The music scrapbook program with Spotify, he says, “had never been done. But this delivered on our strategic objectives of engagement with mobile experience and connecting to social platforms.” 

Tom Peyton, assistant VP of national advertising for Honda, tells Marketing Daily that the campaign also directly ties back to last year’s Innovation campaign. “The intent was to build on that, but make it even more fun, youthful and optimistic than that [original] work was. It’s big on innovation and cool factor.”

So who is buying Civic?
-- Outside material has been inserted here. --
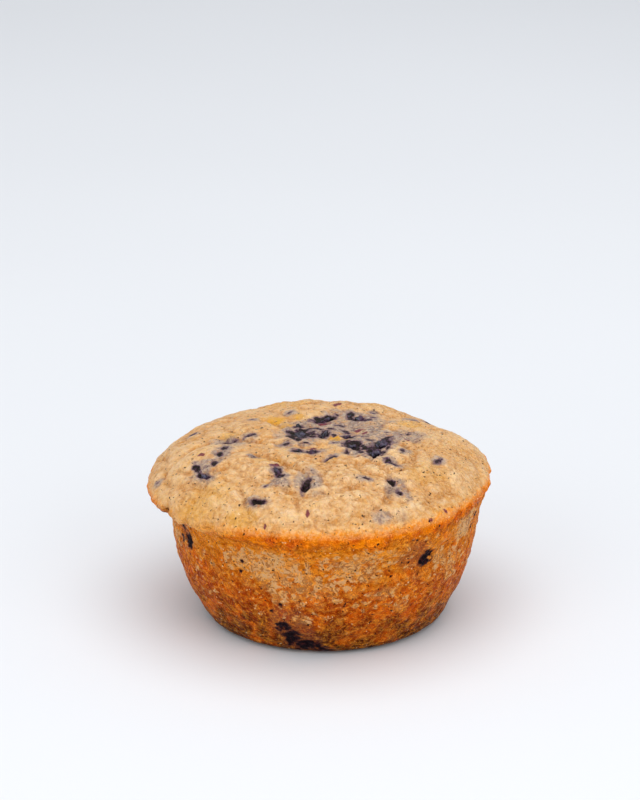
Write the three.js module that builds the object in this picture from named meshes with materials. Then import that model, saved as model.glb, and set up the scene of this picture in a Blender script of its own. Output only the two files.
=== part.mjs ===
// A low, round-topped muffin baked in a plain metal cup, as one solid.
// Millimetres, +Z up. The origin is on the surface that the muffin stands on, under the middle of its lip.
import * as THREE from "three";

// Driving dimensions of the baked shape
const FOOT_RADIUS = 23.7; // flat disc that the muffin stands on
const LIP_RADIUS = 36.5; // outermost edge, where the batter spread over the cup's rim
const LIP_HEIGHT = 29.8; // mean height of that edge
const LIP_ROUNDING = 0.8; // radius of the edge's upper corner
const DOME_RISE = 9.3; // top of the dome above the mean lip height
const DOME_POWER = 4.5; // how flat the middle of the dome is and how quickly it falls to the lip
const LEAN = 1.2; // the wall and the foot sit this far towards +X of the lip's centre
const LEAN_FADE = 6; // the lean fades out over this height below the lip

// How the lip's height waves round the muffin: [waves per turn, rise at +X, rise a quarter of a wave on]
const LIP_WAVES = [
  [1, 0.6, -0.9],
  [2, 0.4, -0.4],
  [3, 0.5, 0.3],
];

// Where the lip spilled further out: [angle in degrees, how far, width in degrees]
const SPILL = [195, 0.7, 25];

// The side that the cup moulded, from the foot's corner up to the neck under the lip, as [radius, height]
const WALL = [
  [FOOT_RADIUS, 0],
  [26.1, 1.1],
  [27.7, 4],
  [30.0, 8.5],
  [31.8, 14],
  [32.9, 20],
  [33.6, 27],
  [34.0, LIP_HEIGHT],
];
const WALL_LIP_RADIUS = WALL[WALL.length - 1][0];

// The wall flares out to the lip over a height that differs round the muffin: least at one angle,
// where the lip overhangs, and most on the opposite side
const FLARE_HEIGHT = 5.0;
const FLARE_SWING = 2.4;
const FLARE_SHARPEST_DEG = 200;

// Where the flare is drawn out further down the wall: [angle in degrees, how far, width in degrees]
const FLARE_SOFT = [285, 3.5, 45];

// Broad swells and hollows of the risen top: [angle in degrees, radius, height, width]
const SWELLS = [
  [60, 9, -0.9, 8],
  [318, 12, -0.5, 5],
  [188, 20, -0.9, 4],
  [212, 27, 0.7, 6],
  [252, 27, 0.5, 6],
  [285, 22, 0.6, 7],
  [335, 25, 0.6, 8],
  [12, 31, 0.8, 5],
  [42, 25, -0.6, 6],
  [65, 30, 1.2, 7],
  [95, 20, 0.6, 7],
  [100, 30, 0.9, 7],
  [140, 24, -0.5, 8],
];

// Facets
const SEGMENTS = 80;
const FOOT_RINGS = 2;
const WALL_RINGS = 22;
const DOME_RINGS = 18;

const TAU = 2 * Math.PI;
const { degToRad, smoothstep } = THREE.MathUtils;

// How high the lip stands at an angle
function lipHeight(angle) {
  const wave = ([count, rise, quarter]) => rise * Math.cos(count * angle) + quarter * Math.sin(count * angle);
  return LIP_WAVES.reduce((height, entry) => height + wave(entry), LIP_HEIGHT);
}

// How far out the lip reaches at an angle: nearly round, with two shallow waves and the spill
function lipRadius(angle) {
  const [degrees, spill, width] = SPILL;
  const fromSpill = (angle - degToRad(degrees)) / degToRad(width);
  const waves = 0.25 * Math.cos(2 * angle) + 0.2 * Math.sin(5 * angle + 1.0);
  return LIP_RADIUS + waves + spill * Math.exp(-fromSpill * fromSpill);
}

// Height of the rounded upper corner of the lip, at a distance in from the edge
function cornerRise(distance) {
  const left = Math.max(0, LIP_ROUNDING - distance);
  return Math.sqrt(LIP_ROUNDING ** 2 - left ** 2);
}

// Height of the top surface at a share of the lip's radius, 0 at the middle and 1 at the edge
function topHeight(angle, share) {
  const edge = lipHeight(angle) - LIP_HEIGHT;
  const reach = share * lipRadius(angle);
  const x = reach * Math.cos(angle);
  const y = reach * Math.sin(angle);
  const dome = (DOME_RISE - LIP_ROUNDING) * (1 - share ** DOME_POWER);
  let height = LIP_HEIGHT + edge * share ** 6 + cornerRise(lipRadius(angle) - reach) + dome;
  for (const [degrees, radius, rise, width] of SWELLS) {
    const dx = x - radius * Math.cos(degToRad(degrees));
    const dy = y - radius * Math.sin(degToRad(degrees));
    height += rise * Math.exp(-(dx * dx + dy * dy) / (width * width)) * (1 - share ** 8);
  }
  return height;
}

const wallCurve = new THREE.SplineCurve(WALL.map(([radius, height]) => new THREE.Vector2(radius, height)));

// [radius, height] of a point of the side, share 0 at the foot's corner and 1 at the lip's edge
function sidePoint(angle, share) {
  const point = wallCurve.getPoint(share);
  const height = (point.y / LIP_HEIGHT) * lipHeight(angle);
  const [softAngle, softHeight, softWidth] = FLARE_SOFT;
  const fromSoft = (2 - 2 * Math.cos(angle - degToRad(softAngle))) / degToRad(softWidth) ** 2;
  const swing = -FLARE_SWING * Math.cos(angle - degToRad(FLARE_SHARPEST_DEG));
  const flareHeight = FLARE_HEIGHT + swing + softHeight * Math.exp(-fromSoft);
  const flare = smoothstep(height, lipHeight(angle) - flareHeight, lipHeight(angle));
  return [point.x + (lipRadius(angle) - WALL_LIP_RADIUS) * flare, height];
}

// [radius, height] of a ring at an angle; rings are counted from the middle of the foot to that of the top
function section(angle, ring) {
  if (ring <= FOOT_RINGS) return [(FOOT_RADIUS * ring) / FOOT_RINGS, 0];
  const side = (ring - FOOT_RINGS) / WALL_RINGS;
  if (side <= 1) return sidePoint(angle, side);
  // The rings lie closer together near the lip, where the top curves most
  const inward = (ring - FOOT_RINGS - WALL_RINGS) / DOME_RINGS;
  const share = 1 - inward ** 2;
  return [share * lipRadius(angle), topHeight(angle, share)];
}

// A lathe gives the grid of faces, closed on the axis at both ends; then each point moves to its own place
function muffinGeometry() {
  const rings = FOOT_RINGS + WALL_RINGS + DOME_RINGS + 1;
  const outline = Array.from({ length: rings }, (_, ring) => new THREE.Vector2(...section(0, ring)));
  const geometry = new THREE.LatheGeometry(outline, SEGMENTS);
  const position = geometry.getAttribute("position");
  for (let i = 0; i < position.count; i += 1) {
    const turn = Math.floor(i / rings) % SEGMENTS;
    const angle = (TAU * turn) / SEGMENTS;
    const [radius, height] = section(angle, i % rings);
    const shift = LEAN * (1 - smoothstep(height, LIP_HEIGHT - LEAN_FADE, LIP_HEIGHT));
    position.setXYZ(i, radius * Math.cos(angle) + shift, radius * Math.sin(angle), height);
  }
  geometry.computeVertexNormals();
  return geometry;
}

function crumbMaterial() {
  return new THREE.MeshStandardMaterial({ name: "crumb", color: 0xd99a55, roughness: 0.62, metalness: 0 });
}

const muffin = new THREE.Mesh(muffinGeometry(), crumbMaterial());
muffin.name = "muffin";

const part = new THREE.Group();
part.add(muffin);

export default part;
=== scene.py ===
"""The looks of the fruit muffin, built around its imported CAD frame.

The crust is one closed mesh: the same baked shape as the CAD solid, given real lumps, folds, pits and
wrinkles. Pieces of cooked fruit sit in it. Lengths are in millimetres until the meshes are made, and in
metres from there. The last number given to a noise is its seed.
"""

import itertools
import math

import bmesh
import bpy
import numpy as np
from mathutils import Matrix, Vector


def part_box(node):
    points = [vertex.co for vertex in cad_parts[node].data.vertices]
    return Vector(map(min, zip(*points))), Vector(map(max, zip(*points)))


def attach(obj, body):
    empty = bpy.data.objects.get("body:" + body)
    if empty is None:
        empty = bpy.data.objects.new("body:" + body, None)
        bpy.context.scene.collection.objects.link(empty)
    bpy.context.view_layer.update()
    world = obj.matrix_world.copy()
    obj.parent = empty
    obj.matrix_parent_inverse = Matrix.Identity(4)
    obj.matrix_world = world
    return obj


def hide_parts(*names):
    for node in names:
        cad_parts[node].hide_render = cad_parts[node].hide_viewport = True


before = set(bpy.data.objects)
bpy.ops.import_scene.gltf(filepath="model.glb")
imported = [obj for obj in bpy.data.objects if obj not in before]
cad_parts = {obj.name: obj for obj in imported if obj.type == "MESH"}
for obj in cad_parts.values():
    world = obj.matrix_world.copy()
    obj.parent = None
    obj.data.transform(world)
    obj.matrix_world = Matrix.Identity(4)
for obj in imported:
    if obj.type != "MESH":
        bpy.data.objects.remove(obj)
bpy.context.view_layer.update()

MM = 0.001
CAD_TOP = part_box("muffin")[1][2] / MM

# ---- Driving dimensions ----

LIP_RADIUS = 36.5
FOOT_RADIUS = 23.7
LIP_HEIGHT = 29.8
LIP_ROUNDING = 0.8

# Waves of the lip's height: how many go round it, and the rise of their cosine and of their sine
LIP_WAVES = [(1, 0.6, -0.9), (2, 0.4, -0.4), (3, 0.5, 0.3)]
LIP_WAVE_FADE = 6

# The lip's outline is a little oval and has a few ripples
LIP_OVAL = 0.25
LIP_RIPPLE = 0.2
LIP_RIPPLES = 5
LIP_RIPPLE_START = 1.0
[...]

Peyton says that if you look at the data, the average buyers are in their forties and fifties, but younger people are a growing portion. “We have always had a great core of Baby Boomers buying Civic, but 21% of buyers are under 35, and we want to grow that.”

A Honda spokesperson said Civic is the best-selling car among consumers under 35, and that Civic, Honda’s Accord and Honda CRV each sold over 300,000 units last year, making Honda the only brand with three models that sold over 300,000 units in 2013. 

The company is also launching a total redesign of its Fit subcompact this spring. “Needless to say, that’s also a 20-something buyer, but it’s a little funkier,” says Peyton. The automaker is going to have much greater production for that car as it is being assembled at a new plant near Celaya, Guanajuato, Mexico, with capacity for 200,000 units per year. “We have had great success with Fit, but with the new plant and more volume it allows us to crank it up from a marketing perspective.”